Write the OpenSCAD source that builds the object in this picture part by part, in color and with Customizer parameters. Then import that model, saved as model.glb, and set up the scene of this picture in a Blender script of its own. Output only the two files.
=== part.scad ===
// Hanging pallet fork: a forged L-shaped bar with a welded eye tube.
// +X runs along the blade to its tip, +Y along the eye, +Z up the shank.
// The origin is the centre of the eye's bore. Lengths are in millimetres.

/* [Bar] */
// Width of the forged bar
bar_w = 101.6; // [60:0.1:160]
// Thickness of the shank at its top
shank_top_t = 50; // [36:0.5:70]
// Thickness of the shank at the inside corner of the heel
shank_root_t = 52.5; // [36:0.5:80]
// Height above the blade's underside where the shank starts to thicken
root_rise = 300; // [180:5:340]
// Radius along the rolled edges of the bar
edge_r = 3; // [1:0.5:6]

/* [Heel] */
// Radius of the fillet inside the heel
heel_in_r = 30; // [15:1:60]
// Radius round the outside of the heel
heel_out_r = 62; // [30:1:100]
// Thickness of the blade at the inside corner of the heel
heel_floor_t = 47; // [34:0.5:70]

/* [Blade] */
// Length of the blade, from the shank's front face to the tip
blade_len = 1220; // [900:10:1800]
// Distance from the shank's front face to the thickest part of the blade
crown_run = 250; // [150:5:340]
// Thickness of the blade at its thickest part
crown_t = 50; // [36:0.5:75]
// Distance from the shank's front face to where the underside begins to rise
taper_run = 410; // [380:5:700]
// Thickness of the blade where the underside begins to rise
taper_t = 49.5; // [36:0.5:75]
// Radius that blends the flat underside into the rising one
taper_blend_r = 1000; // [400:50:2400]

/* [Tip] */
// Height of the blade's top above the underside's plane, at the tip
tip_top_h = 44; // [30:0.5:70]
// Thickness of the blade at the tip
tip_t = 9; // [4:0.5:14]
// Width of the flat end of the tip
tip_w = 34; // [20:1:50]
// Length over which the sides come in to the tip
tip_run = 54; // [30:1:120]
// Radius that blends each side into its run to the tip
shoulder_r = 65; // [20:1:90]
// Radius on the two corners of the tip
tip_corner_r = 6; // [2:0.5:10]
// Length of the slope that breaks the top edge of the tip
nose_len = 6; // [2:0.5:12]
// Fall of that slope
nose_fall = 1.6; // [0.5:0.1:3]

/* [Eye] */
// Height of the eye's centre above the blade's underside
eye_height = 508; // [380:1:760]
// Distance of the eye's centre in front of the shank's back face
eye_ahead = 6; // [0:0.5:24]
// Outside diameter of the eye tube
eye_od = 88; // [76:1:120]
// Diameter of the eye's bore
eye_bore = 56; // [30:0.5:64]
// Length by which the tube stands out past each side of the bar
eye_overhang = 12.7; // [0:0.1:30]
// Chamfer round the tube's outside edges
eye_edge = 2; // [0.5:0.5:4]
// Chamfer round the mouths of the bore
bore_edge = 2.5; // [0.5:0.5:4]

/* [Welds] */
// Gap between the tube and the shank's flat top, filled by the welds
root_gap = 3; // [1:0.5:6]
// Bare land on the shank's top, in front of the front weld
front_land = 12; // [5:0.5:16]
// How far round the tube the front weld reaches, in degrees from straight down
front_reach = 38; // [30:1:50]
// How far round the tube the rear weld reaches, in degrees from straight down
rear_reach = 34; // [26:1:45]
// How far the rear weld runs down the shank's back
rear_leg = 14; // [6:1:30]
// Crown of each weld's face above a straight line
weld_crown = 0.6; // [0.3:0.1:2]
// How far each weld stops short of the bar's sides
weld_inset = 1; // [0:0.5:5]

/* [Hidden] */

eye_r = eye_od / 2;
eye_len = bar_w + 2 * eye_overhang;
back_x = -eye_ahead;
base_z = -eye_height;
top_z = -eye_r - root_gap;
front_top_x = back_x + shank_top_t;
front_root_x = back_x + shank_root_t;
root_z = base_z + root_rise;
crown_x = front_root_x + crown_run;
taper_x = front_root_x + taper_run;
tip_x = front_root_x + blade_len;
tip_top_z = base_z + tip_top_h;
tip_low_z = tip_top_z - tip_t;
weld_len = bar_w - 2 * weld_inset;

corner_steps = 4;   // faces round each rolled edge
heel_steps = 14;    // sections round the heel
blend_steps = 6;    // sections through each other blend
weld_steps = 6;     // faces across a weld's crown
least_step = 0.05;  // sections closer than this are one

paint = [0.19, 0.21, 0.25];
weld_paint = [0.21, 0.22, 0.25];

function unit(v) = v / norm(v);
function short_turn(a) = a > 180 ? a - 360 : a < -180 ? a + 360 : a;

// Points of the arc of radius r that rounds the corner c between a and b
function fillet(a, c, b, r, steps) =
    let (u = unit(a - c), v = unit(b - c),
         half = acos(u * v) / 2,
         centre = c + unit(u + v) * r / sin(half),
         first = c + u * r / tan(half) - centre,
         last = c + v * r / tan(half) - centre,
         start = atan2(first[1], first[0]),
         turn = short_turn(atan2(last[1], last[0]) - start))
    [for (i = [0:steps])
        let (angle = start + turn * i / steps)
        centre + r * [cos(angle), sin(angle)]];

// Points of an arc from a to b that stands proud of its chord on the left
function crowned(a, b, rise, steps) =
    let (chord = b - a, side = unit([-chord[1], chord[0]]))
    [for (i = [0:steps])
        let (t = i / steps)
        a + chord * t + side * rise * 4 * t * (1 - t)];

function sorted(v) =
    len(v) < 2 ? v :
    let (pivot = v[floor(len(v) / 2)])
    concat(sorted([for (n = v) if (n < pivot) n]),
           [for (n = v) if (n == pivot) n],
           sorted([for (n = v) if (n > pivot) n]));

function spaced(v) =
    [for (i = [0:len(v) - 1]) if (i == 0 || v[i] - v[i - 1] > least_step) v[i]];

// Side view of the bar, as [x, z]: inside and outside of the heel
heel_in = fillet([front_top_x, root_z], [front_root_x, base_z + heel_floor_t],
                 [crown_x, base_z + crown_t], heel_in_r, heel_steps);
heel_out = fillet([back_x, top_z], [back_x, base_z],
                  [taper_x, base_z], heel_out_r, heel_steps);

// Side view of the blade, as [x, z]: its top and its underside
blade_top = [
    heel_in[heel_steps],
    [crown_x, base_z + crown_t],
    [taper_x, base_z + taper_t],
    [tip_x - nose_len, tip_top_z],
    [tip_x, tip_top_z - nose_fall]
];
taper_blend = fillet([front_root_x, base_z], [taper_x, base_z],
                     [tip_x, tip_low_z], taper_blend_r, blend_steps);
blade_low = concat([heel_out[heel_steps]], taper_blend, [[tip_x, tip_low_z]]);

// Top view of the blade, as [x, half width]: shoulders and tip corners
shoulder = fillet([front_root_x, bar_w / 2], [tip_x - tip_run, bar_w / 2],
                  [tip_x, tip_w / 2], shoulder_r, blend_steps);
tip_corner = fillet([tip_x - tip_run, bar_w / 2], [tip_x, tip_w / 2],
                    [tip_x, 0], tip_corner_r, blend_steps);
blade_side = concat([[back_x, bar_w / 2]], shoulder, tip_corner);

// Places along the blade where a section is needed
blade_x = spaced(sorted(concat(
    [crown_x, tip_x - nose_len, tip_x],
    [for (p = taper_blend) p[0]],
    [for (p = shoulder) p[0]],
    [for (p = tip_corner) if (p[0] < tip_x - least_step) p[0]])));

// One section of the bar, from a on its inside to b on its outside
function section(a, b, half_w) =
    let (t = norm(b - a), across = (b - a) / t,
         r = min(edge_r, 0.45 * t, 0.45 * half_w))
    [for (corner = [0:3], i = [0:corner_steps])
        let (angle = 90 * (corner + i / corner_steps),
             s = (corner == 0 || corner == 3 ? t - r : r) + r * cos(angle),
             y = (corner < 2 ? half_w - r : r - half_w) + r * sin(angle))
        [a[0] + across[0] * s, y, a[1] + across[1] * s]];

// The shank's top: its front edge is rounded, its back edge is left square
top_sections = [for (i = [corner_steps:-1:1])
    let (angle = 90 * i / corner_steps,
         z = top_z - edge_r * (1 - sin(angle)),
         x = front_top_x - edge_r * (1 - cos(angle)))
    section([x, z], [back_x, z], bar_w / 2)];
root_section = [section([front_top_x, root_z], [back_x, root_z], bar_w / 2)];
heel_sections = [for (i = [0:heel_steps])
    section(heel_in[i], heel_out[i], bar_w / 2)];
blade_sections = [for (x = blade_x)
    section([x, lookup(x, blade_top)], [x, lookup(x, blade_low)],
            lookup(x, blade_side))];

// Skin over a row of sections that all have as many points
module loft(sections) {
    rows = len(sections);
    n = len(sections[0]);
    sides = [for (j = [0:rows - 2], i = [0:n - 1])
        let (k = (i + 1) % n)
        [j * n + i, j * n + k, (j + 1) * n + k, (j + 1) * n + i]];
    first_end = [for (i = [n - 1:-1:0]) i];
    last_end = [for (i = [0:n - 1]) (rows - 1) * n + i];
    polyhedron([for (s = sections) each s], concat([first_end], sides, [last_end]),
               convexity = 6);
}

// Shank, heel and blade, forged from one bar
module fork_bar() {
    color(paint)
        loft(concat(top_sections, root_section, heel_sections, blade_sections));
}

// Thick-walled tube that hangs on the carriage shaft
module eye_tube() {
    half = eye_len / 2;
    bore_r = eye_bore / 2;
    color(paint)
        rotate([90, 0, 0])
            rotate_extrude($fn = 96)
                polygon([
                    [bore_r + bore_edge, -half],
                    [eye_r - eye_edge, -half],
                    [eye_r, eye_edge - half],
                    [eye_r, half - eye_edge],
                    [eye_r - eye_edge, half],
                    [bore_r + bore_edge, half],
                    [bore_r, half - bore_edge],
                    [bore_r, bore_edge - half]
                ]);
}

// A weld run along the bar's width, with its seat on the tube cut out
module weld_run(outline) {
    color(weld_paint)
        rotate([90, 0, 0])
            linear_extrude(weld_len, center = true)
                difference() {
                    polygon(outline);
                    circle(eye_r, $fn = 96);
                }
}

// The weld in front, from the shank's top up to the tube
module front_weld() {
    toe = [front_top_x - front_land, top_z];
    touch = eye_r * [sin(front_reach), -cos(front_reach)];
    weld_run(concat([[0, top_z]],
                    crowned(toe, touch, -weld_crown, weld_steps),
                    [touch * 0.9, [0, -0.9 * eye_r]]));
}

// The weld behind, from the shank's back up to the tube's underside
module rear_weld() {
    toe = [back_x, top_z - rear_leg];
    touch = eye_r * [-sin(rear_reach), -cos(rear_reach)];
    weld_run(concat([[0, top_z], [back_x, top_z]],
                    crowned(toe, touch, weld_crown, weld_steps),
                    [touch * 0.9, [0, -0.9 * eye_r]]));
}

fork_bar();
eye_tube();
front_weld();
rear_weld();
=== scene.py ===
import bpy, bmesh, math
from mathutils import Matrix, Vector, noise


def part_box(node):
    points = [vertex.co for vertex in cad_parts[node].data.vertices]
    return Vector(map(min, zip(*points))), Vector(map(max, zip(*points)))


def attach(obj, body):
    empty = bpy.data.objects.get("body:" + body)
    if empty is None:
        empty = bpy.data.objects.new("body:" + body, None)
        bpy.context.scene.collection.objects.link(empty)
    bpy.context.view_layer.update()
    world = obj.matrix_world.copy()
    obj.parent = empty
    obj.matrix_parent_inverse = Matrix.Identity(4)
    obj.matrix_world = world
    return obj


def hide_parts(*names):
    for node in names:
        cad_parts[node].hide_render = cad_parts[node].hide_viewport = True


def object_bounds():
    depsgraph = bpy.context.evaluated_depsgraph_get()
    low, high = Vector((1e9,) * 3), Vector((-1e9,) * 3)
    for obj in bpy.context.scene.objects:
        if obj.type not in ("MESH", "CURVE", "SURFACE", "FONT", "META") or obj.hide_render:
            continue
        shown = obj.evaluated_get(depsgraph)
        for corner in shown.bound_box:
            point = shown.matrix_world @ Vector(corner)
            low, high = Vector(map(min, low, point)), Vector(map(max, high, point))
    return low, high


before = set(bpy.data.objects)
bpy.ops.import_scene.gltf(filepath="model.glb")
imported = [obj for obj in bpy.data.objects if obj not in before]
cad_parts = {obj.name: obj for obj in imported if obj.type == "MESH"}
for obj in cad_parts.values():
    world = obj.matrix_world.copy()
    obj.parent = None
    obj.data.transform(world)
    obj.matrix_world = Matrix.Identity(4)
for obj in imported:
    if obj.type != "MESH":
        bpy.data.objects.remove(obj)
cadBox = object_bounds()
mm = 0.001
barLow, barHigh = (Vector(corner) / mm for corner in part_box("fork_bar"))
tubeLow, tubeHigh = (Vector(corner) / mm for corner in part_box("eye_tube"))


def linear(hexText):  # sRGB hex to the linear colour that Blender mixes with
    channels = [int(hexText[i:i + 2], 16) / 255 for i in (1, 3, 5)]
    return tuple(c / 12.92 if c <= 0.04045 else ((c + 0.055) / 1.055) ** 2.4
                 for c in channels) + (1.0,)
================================
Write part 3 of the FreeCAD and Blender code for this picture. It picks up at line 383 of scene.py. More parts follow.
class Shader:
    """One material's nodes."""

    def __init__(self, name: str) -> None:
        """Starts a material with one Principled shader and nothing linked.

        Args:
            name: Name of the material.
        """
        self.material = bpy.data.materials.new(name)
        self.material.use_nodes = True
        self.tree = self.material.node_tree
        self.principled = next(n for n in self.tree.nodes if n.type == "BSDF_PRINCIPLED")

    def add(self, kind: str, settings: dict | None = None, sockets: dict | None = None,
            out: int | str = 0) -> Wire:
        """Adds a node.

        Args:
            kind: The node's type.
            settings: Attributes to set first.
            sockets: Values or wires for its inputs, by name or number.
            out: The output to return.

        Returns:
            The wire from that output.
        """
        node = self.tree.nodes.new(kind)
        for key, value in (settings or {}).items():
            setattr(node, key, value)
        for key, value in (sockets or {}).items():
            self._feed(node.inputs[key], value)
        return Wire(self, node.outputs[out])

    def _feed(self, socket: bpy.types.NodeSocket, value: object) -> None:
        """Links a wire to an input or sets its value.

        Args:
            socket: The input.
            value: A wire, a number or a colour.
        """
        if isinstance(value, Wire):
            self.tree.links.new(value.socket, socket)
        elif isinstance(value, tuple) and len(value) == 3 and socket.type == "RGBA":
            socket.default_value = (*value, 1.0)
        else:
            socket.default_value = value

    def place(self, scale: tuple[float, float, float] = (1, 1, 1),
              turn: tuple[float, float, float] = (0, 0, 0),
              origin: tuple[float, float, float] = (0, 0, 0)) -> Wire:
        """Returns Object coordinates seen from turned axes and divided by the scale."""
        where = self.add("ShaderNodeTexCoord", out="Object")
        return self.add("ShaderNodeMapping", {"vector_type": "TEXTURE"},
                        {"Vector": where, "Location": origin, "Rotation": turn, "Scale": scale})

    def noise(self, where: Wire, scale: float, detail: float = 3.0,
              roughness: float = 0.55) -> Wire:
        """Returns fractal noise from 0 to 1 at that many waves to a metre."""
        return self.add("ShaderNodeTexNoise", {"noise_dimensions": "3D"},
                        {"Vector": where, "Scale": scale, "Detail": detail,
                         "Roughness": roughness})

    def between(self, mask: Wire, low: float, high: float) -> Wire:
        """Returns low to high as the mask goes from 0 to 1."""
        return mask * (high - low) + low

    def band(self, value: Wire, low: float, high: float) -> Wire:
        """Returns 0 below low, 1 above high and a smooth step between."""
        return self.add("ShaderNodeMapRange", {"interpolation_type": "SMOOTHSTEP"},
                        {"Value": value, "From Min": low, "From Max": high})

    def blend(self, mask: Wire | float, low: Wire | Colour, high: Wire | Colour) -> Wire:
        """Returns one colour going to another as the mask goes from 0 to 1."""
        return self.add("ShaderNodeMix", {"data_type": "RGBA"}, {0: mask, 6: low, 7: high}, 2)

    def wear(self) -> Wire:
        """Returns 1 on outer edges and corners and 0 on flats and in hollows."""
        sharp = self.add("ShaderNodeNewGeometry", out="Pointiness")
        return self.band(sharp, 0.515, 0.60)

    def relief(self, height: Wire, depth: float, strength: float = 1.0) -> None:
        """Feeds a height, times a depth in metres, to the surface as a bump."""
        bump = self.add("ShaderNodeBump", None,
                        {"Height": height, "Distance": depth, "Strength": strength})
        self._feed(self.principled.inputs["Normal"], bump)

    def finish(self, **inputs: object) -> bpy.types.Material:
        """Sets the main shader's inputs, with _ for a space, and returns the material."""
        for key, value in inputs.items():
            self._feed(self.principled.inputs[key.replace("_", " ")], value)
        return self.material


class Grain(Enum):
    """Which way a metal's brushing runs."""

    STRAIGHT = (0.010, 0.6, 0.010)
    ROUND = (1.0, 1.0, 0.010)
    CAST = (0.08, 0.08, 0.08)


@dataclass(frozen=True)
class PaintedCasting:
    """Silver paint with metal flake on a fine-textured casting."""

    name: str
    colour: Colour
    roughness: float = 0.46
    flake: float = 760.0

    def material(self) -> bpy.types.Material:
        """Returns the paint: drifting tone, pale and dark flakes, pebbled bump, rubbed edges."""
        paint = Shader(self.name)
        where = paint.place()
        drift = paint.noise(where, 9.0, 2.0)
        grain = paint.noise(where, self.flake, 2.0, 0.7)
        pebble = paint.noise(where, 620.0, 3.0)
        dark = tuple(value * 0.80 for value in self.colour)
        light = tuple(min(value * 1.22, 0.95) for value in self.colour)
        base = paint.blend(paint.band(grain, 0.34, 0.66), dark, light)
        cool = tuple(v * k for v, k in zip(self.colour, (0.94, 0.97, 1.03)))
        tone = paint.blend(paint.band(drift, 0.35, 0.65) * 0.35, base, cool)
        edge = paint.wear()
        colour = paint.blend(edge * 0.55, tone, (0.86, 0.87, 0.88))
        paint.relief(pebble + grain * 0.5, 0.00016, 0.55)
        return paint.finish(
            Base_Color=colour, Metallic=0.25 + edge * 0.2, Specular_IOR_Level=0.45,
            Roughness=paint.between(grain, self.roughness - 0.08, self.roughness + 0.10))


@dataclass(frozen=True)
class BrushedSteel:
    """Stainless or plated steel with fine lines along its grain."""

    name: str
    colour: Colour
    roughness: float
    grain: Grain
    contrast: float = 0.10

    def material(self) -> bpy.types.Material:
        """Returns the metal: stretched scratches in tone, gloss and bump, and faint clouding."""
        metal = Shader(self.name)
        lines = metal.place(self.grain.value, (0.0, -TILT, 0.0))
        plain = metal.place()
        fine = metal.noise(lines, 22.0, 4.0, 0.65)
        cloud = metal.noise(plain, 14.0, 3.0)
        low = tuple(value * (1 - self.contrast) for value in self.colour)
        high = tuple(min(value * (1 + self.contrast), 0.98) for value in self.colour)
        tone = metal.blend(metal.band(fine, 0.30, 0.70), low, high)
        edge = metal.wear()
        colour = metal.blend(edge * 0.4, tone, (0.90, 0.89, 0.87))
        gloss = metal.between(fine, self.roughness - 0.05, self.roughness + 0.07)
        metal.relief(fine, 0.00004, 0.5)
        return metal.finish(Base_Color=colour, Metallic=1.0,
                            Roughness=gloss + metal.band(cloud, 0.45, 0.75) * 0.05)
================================
Set down, without any change, only the lines from the line that holds "the tube's underside" through the line that holds "cad_parts[node].hide_render = cad_parts[node].hide_viewport", both lines included.

#### Finished exercise:
// The weld behind, from the shank's back up to the tube's underside
module rear_weld() {
    toe = [back_x, top_z - rear_leg];
    touch = eye_r * [-sin(rear_reach), -cos(rear_reach)];
    weld_run(concat([[0, top_z], [back_x, top_z]],
                    crowned(toe, touch, weld_crown, weld_steps),
                    [touch * 0.9, [0, -0.9 * eye_r]]));
}

fork_bar();
eye_tube();
front_weld();
rear_weld();
=== scene.py ===
import bpy, bmesh, math
from mathutils import Matrix, Vector, noise


def part_box(node):
    points = [vertex.co for vertex in cad_parts[node].data.vertices]
    return Vector(map(min, zip(*points))), Vector(map(max, zip(*points)))


def attach(obj, body):
    empty = bpy.data.objects.get("body:" + body)
    if empty is None:
        empty = bpy.data.objects.new("body:" + body, None)
        bpy.context.scene.collection.objects.link(empty)
    bpy.context.view_layer.update()
    world = obj.matrix_world.copy()
    obj.parent = empty
    obj.matrix_parent_inverse = Matrix.Identity(4)
    obj.matrix_world = world
    return obj


def hide_parts(*names):
    for node in names:
        cad_parts[node].hide_render = cad_parts[node].hide_viewport = True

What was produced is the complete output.